Here’s a brief interview with Daniil Trifonov at the Wiener Konzerthaus, before a performance of Rachmaninoff’s Second Piano Concerto with the Vienna Symphony Orchestra under Gianandrea Noseda on November 11th. Eight questions (the Ninth question, how he liked Questionnaires, didn't somehow work as intended, which could, in truth, be said of several of the questions) that we might pose to other artists, should the occasion arise. The transcript is below.
jfl: What do you like best about Vienna, and what least?
Daniil Trifonov: Well, far I’ve had only great experiences in Vienna. There is an amazing cultural life here and it is probably one of the most beautiful cities in this part of the world and I always enjoy it just exploring the surroundings of Vienna.
What is your favorite piece of music that you don’t perform?
[Like lightning] Oh, then it would probably be Scriabin, Poem of Ecstasy. It happens to be one of my favorite works of art since I was a teenager and first listened to this. The harmonic fantasy and flexibility is unbelievable. The colors that Scriabin achieves through his orchestration are something that moves me every time!
If you had to be in professional sports, what sport would that be?
Well, I wouldn’t be in professional sports. Although of course I do sometimes enjoy watching football… I suppose as a kid I was playing football…
When did you first rehearse or ever play ‘Rachmaninoff Two’?
Actually, Rachmaninoff Two, while it’s not a completely recent piece, I’ve played it for the first time maybe two years ago. Quite often this concerto is being learned at a much younger age. But somehow I learned it only two years ago and the first time I’ve played with was with the Philadelphia Orchestra.
Do you have a favorite recording of that work?

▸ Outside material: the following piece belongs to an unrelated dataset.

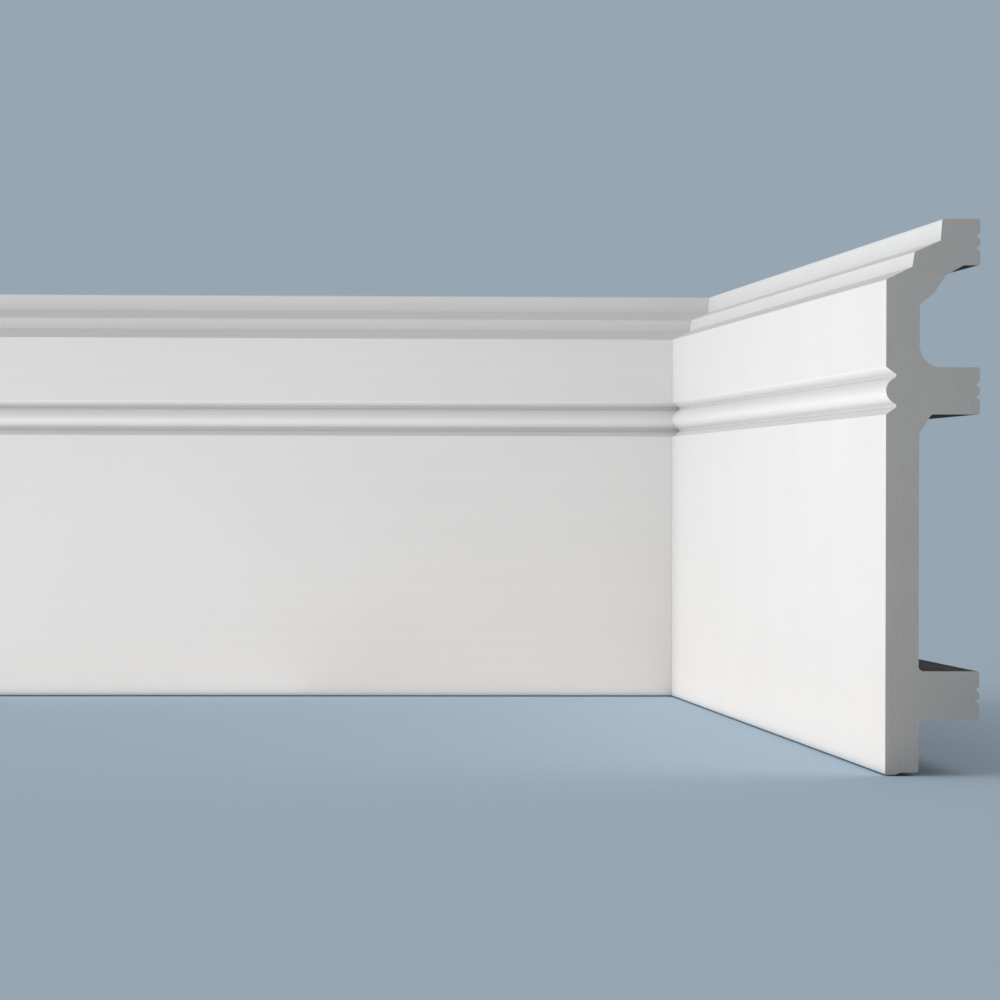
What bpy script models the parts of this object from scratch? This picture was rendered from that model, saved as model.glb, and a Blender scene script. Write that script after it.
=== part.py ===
"""Skirting board: two lengths of one hollow-backed moulding, mitred at an inside corner.

Metres, +Z up. The board's section is drawn once, with x as the depth behind the main face
and y as the height above the floor. The left board runs along X and the right board along Y.
The origin is on the floor, in the middle of the corner's bounding box.
"""

import math

import bmesh
import bpy
from mathutils import Matrix, Vector

# Overall sizes
HEIGHT = 0.200
DEPTH = 0.034
LEFT_LENGTH = 0.400
RIGHT_LENGTH = 0.840
MITRE_GAP = 0.0003

# The board behind the face
LOWER_THICKNESS = 0.0120
UPPER_THICKNESS = 0.01215

# The foot of the face: a narrow strip stands on the floor and the rest is relieved
FOOT_STRIP = 0.0036
FOOT_SLOPE = 0.0024
FOOT_RELIEF = 0.0008

# The bead between two quirks, sunk flush with the face
BEAD_DROP = 0.0619
BEAD_NOSE_RADIUS = 0.0046
BEAD_NOSE_FLAT = 0.0003
BEAD_FLANK_ANGLE = math.radians(58)
QUIRK_DEPTH = 0.00365
QUIRK_ROOT_WIDTH = 0.0010
QUIRK_OUTER_RISE = 0.00255
QUIRK_ROOT_RADIUS = 0.0002

# The stepped head, from the top down
FILLET_HEIGHT = 0.00785
FILLET_LEAN = 0.0006
UPPER_SLOPE_RUN = 0.0094
UPPER_SLOPE_RISE = 0.00415
FASCIA_HEIGHT = 0.0053
FASCIA_LEAN = 0.0008
LOWER_SLOPE_RUN = 0.0094
LOWER_SLOPE_RISE = 0.0046

# The back of the head, which follows the steps: how far it is behind and below each of them
HEAD_HIGH_BEHIND = 0.0020
HEAD_HIGH_BELOW = 0.0125
HEAD_MIDDLE_BEHIND = 0.0071
HEAD_MIDDLE_BELOW = 0.0148
HEAD_LOW_BELOW = 0.0088
HEAD_ROUNDING = 0.0020

# The ribs that reach the wall
TOP_RIB_THICKNESS = 0.0167
TOP_RIB_LEVEL = 0.0060
MIDDLE_RIB_THICKNESS = 0.0170
BOTTOM_RIB_THICKNESS = 0.0175
BOTTOM_RIB_HEIGHT = 0.0197
COVE_RADIUS = 0.0079
HAUNCH_RUN = 0.0044
HAUNCH_RISE = 0.0071
RIB_ROOT_RADIUS = 0.0018

# The glue grooves along the back of each rib
GROOVE_OFFSET = 0.00215
GROOVE_WIDTH = 0.0025
GROOVE_DEPTH = 0.0014

# Small roundings of the arrises
ARRIS_RADIUS = 0.0004
TOP_ARRIS_RADIUS = 0.0008
RIB_ARRIS_RADIUS = 0.0007
HEEL_RADIUS = 0.0010

# How arcs are drawn: the turn of one step, and the most of an edge that one rounding takes
ARC_STEP = math.radians(15)
MOST_OF_EDGE = 0.6


def arc_at(before, corner, after, radius):
    """Points that round a corner: one point if the radius is 0 or the corner is straight."""
    to_before = (before - corner).normalized()
    to_after = (after - corner).normalized()
    opening = to_before.angle(to_after)
    turn = math.pi - opening
    if radius == 0 or turn < ARC_STEP / 4:
        return [corner]
    shorter_edge = min((before - corner).length, (after - corner).length)
    reach = min(radius / math.tan(opening / 2), MOST_OF_EDGE * shorter_edge)
    radius = reach * math.tan(opening / 2)
    bisector = (to_before + to_after).normalized()
    centre = corner + bisector * (radius / math.sin(opening / 2))
    first = corner + to_before * reach - centre
    last = corner + to_after * reach - centre
    side = math.copysign(1, first.cross(last))
    steps = max(2, math.ceil(turn / ARC_STEP))
    return [centre + Matrix.Rotation(side * turn * i / steps, 2) @ first for i in range(steps + 1)]


def rounded(corners):
    """The closed outline through (x, y, radius) corners, each rounded by its radius."""
    places = [Vector((x, y)) for x, y, _ in corners]
    outline = []
    for i, (_, _, radius) in enumerate(corners):
        after = places[(i + 1) % len(places)]
        outline += arc_at(places[i - 1], places[i], after, radius)
    return outline


def face_corners():
    """The face from the floor up to the stepped head, with the bead between its quirks."""
    bead = HEIGHT - BEAD_DROP
    nose_half = BEAD_NOSE_RADIUS * math.tan(BEAD_FLANK_ANGLE / 2) + BEAD_NOSE_FLAT / 2
    root_inner = nose_half + QUIRK_DEPTH / math.tan(BEAD_FLANK_ANGLE)
    root_outer = root_inner + QUIRK_ROOT_WIDTH
    band_half = root_outer + QUIRK_OUTER_RISE
    return [
        (0, 0, ARRIS_RADIUS),
        (0, bead - band_half, ARRIS_RADIUS),
        (QUIRK_DEPTH, bead - root_outer, QUIRK_ROOT_RADIUS),
        (QUIRK_DEPTH, bead - root_inner, QUIRK_ROOT_RADIUS),
        (0, bead - nose_half, BEAD_NOSE_RADIUS),
        (0, bead + nose_half, BEAD_NOSE_RADIUS),
        (QUIRK_DEPTH, bead + root_inner, QUIRK_ROOT_RADIUS),
        (QUIRK_DEPTH, bead + root_outer, QUIRK_ROOT_RADIUS),
        (0, bead + band_half, ARRIS_RADIUS),
    ]


def head_places():
    """The four corners of the steps: face top, fascia foot, fascia top and fillet foot."""
    fillet_foot = Vector((
        LOWER_SLOPE_RUN + FASCIA_LEAN + UPPER_SLOPE_RUN,
        HEIGHT - FILLET_HEIGHT,
    ))
    fascia_top = fillet_foot - Vector((UPPER_SLOPE_RUN, UPPER_SLOPE_RISE))
    fascia_foot = fascia_top - Vector((FASCIA_LEAN, FASCIA_HEIGHT))
    face_top = fascia_foot - Vector((LOWER_SLOPE_RUN, LOWER_SLOPE_RISE))
    return face_top, fascia_foot, fascia_top, fillet_foot


def head_corners():
    """The stepped head, from the face up to the flat top."""
    face_top, fascia_foot, fascia_top, fillet_foot = head_places()
    return [
        (*face_top, ARRIS_RADIUS),
        (*fascia_foot, 0),
        (*fascia_top, ARRIS_RADIUS),
        (*fillet_foot, 0),
        (fillet_foot.x + FILLET_LEAN, HEIGHT, TOP_ARRIS_RADIUS),
    ]


def rib_end(top, thickness):
    """The wall side of a rib, from its top down, with two glue grooves about its middle."""
    middle = top - thickness / 2
    corners = [(DEPTH, top, RIB_ARRIS_RADIUS)]
    for groove in (middle + GROOVE_OFFSET, middle - GROOVE_OFFSET):
        corners += [
            (DEPTH, groove + GROOVE_WIDTH / 2, 0),
            (DEPTH - GROOVE_DEPTH, groove, 0),
            (DEPTH, groove - GROOVE_WIDTH / 2, 0),
        ]
    return corners + [(DEPTH, top - thickness, RIB_ARRIS_RADIUS)]


def back_corners():
    """The back of the board, from the top rib down to the foot."""
    face_top, _, fascia_top, fillet_foot = head_places()
    middle_rib_top = HEIGHT - BEAD_DROP + MIDDLE_RIB_THICKNESS / 2
    middle_rib_foot = middle_rib_top - MIDDLE_RIB_THICKNESS
    bottom_rib_top = BOTTOM_RIB_HEIGHT + BOTTOM_RIB_THICKNESS
    head_high = fillet_foot + Vector((HEAD_HIGH_BEHIND, -HEAD_HIGH_BELOW))
    head_middle = fascia_top + Vector((HEAD_MIDDLE_BEHIND, -HEAD_MIDDLE_BELOW))
    return [
        *rib_end(HEIGHT, TOP_RIB_THICKNESS),
        (DEPTH - TOP_RIB_LEVEL, HEIGHT - TOP_RIB_THICKNESS, HEAD_ROUNDING),
        (*head_high, HEAD_ROUNDING),
        (*head_middle, HEAD_ROUNDING),
        (UPPER_THICKNESS, face_top.y - HEAD_LOW_BELOW, HEAD_ROUNDING),
        (UPPER_THICKNESS, middle_rib_top, COVE_RADIUS),
        *rib_end(middle_rib_top, MIDDLE_RIB_THICKNESS),
        (LOWER_THICKNESS + HAUNCH_RUN, middle_rib_foot, RIB_ROOT_RADIUS),
        (LOWER_THICKNESS, middle_rib_foot - HAUNCH_RISE, RIB_ROOT_RADIUS),
        (LOWER_THICKNESS, bottom_rib_top, RIB_ROOT_RADIUS),
        *rib_end(bottom_rib_top, BOTTOM_RIB_THICKNESS),
        (LOWER_THICKNESS, BOTTOM_RIB_HEIGHT, RIB_ROOT_RADIUS),
        (LOWER_THICKNESS, FOOT_RELIEF, HEEL_RADIUS),
        (FOOT_STRIP + FOOT_SLOPE, FOOT_RELIEF, 0),
        (FOOT_STRIP, 0, 0),
    ]


def section():
    """The whole section as one closed outline."""
    return rounded(face_corners() + head_corners() + back_corners())


def clear_scene():
    for obj in list(bpy.data.objects):
        bpy.data.objects.remove(obj, do_unlink=True)


def new_collection(name):
    collection = bpy.data.collections.new(name)
    bpy.context.scene.collection.children.link(collection)
    return collection


def coat(name, colour, roughness):
    """The white coat of a board."""
    material = bpy.data.materials.new(name)
    material.use_nodes = True
    shader = material.node_tree.nodes["Principled BSDF"]
    shader.inputs["Base Color"].default_value = (*colour, 1)
    shader.inputs["Roughness"].default_value = roughness
    shader.inputs["Metallic"].default_value = 0
    return material


def moulding(name, length, centre, turn, collection):
    """A square-ended length of the moulding: its section drawn as a flat curve and extruded."""
    outline = section()
    curve = bpy.data.curves.new(name + "_section", "CURVE")
    curve.dimensions = "2D"
    curve.fill_mode = "BOTH"
    curve.extrude = length / 2
    spline = curve.splines.new("POLY")
    spline.points.add(len(outline) - 1)
    for point, (x, y) in zip(spline.points, outline):
        point.co = (x, y, 0, 1)
    spline.use_cyclic_u = True
    drawn = bpy.data.objects.new(name + "_section", curve)
    drawn.location = centre
    drawn.rotation_euler = turn
    collection.objects.link(drawn)
    bpy.context.view_layer.update()

    evaluated = drawn.evaluated_get(bpy.context.evaluated_depsgraph_get())
    mesh = bpy.data.meshes.new_from_object(evaluated)
    mesh.name = name
    shape = bmesh.new()
    shape.from_mesh(mesh)
    bmesh.ops.remove_doubles(shape, verts=shape.verts, dist=0.00001)
    bmesh.ops.recalc_face_normals(shape, faces=shape.faces)
    shape.to_mesh(mesh)
    shape.free()

    board = bpy.data.objects.new(name, mesh)
    board.matrix_world = drawn.matrix_world.copy()
    collection.objects.link(board)
    bpy.data.objects.remove(drawn)
    return board


def mitre(board, corner, away, cutters):
    """Cuts the board's inner end at 45 degrees. away points from the board across the cut."""
    side = 3 * DEPTH
    bpy.ops.mesh.primitive_cube_add(size=1, rotation=(0, 0, math.pi / 4))
    cutter = bpy.context.active_object
    cutter.name = board.name + "_mitre_cutter"
    cutter.scale = (side, side, 2 * HEIGHT)
    bpy.ops.object.transform_apply(location=False, rotation=False, scale=True)
    beyond_cut = away.normalized() * (side - MITRE_GAP) / 2
    cutter.location = corner + beyond_cut + Vector((0, 0, HEIGHT / 2))
    cutter.hide_render = True
    cutter.display_type = "WIRE"
    for holder in cutter.users_collection:
        holder.objects.unlink(cutter)
    cutters.objects.link(cutter)
    cut = board.modifiers.new("mitre", "BOOLEAN")
    cut.operation = "DIFFERENCE"
    cut.solver = "EXACT"
    cut.object = cutter


def finish_surface(board, material):
    board.data.materials.clear()
    board.data.materials.append(material)
    board.data.shade_smooth()
    board.data.set_sharp_from_angle(angle=math.radians(30))


def left_board(corner, boards, cutters):
    """The length along X, whose face looks to -Y and whose ribs reach a wall at +Y."""
    length = LEFT_LENGTH + DEPTH
    centre = corner + Vector((DEPTH - length / 2, 0, 0))
    board = moulding("left_board", length, centre, (math.pi / 2, 0, math.pi / 2), boards)
    mitre(board, corner, Vector((1, -1, 0)), cutters)
    finish_surface(board, coat("left_board_coat", (0.86, 0.86, 0.855), 0.45))


def right_board(corner, boards, cutters):
    """The length along Y, whose face looks to -X and whose ribs reach a wall at +X."""
    length = RIGHT_LENGTH + DEPTH
    centre = corner + Vector((0, DEPTH - length / 2, 0))
    board = moulding("right_board", length, centre, (math.pi / 2, 0, 0), boards)
    mitre(board, corner, Vector((-1, 1, 0)), cutters)
    finish_surface(board, coat("right_board_coat", (0.87, 0.87, 0.865), 0.45))


def main():
    clear_scene()
    boards = new_collection("skirting_board")
    cutters = new_collection("cutters")
    corner = Vector(((LEFT_LENGTH - DEPTH) / 2, (RIGHT_LENGTH - DEPTH) / 2, 0))
    left_board(corner, boards, cutters)
    right_board(corner, boards, cutters)


main()
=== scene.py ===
import math

import bmesh
import bpy
from mathutils import Matrix, Vector


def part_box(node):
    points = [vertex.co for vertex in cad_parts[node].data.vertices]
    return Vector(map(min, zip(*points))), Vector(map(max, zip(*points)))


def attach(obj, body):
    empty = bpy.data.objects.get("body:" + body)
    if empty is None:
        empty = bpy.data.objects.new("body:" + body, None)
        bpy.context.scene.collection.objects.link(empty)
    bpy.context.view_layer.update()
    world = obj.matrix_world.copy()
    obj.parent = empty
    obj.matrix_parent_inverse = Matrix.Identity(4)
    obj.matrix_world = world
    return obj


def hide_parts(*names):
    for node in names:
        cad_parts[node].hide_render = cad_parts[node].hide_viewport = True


# Two lengths of a hollow-backed skirting board, mitred at an inside corner.
# Each board is shaped on a bench, in metres: x along the board, y behind its face, z up,
# with the mitre at x = 0. A place of the section is a pair (y, z). The finished board is then
# put where the frame has it.

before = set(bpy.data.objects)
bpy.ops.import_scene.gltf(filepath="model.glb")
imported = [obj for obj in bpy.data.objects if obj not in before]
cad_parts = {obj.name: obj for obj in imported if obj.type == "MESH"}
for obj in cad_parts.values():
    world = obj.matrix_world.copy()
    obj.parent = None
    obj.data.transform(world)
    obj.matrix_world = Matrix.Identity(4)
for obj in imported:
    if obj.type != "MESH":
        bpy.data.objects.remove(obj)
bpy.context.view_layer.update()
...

Of course Rachmaninoff’s own recording. He did two recordings – and they are actually completely different. If you listen to them one after the other, you wouldn’t believe they are actually by the same pianist. Well, of course it is the same interpreter, but he interprets it completely differently. And even what he writes in the score is vastly different from how he plays it. For instance in the score he might write down “meno mosso”, but in performance he will do “più mosso”. In the score it’s written, let’s say, “crescendo [somethingsomething]” and he just does the opposite, which is very exciting.
Three nouns you associate with the Vienna Symphony Orchestra.
Three words? Hrmpf. Well, it’s the first time I am working with them and I am very much impressed with [the amount of their] participation in the process of the music-making and [how much they put into the performance].
What is your favorite concert venue apart from the Konzerthaus?
My favorite concert venue? [Long pause.] Well, there are great concert halls [around the world.] Let’s say in the United States, you can say Carnegie Hall. In the United Kingdom it is probably Wigmore Hall. In Russia it is the Mariinsky Concert Hall.
Where have you so far felt most comfortable, most at home, playing?
You have to adjust to every type of acoustic. That always means some element of discovery. No one acoustic is completely the equal of another. Even an interpretation can alter one way or the other, depending on the acoustics.
Are you a musician or a pianist?
Well……. I’m also a composer! [He eludes the question with a big grin. He deserves to have gotten away with that. As if to prove the point, he encored one of his own pieces at the subsequent concert.]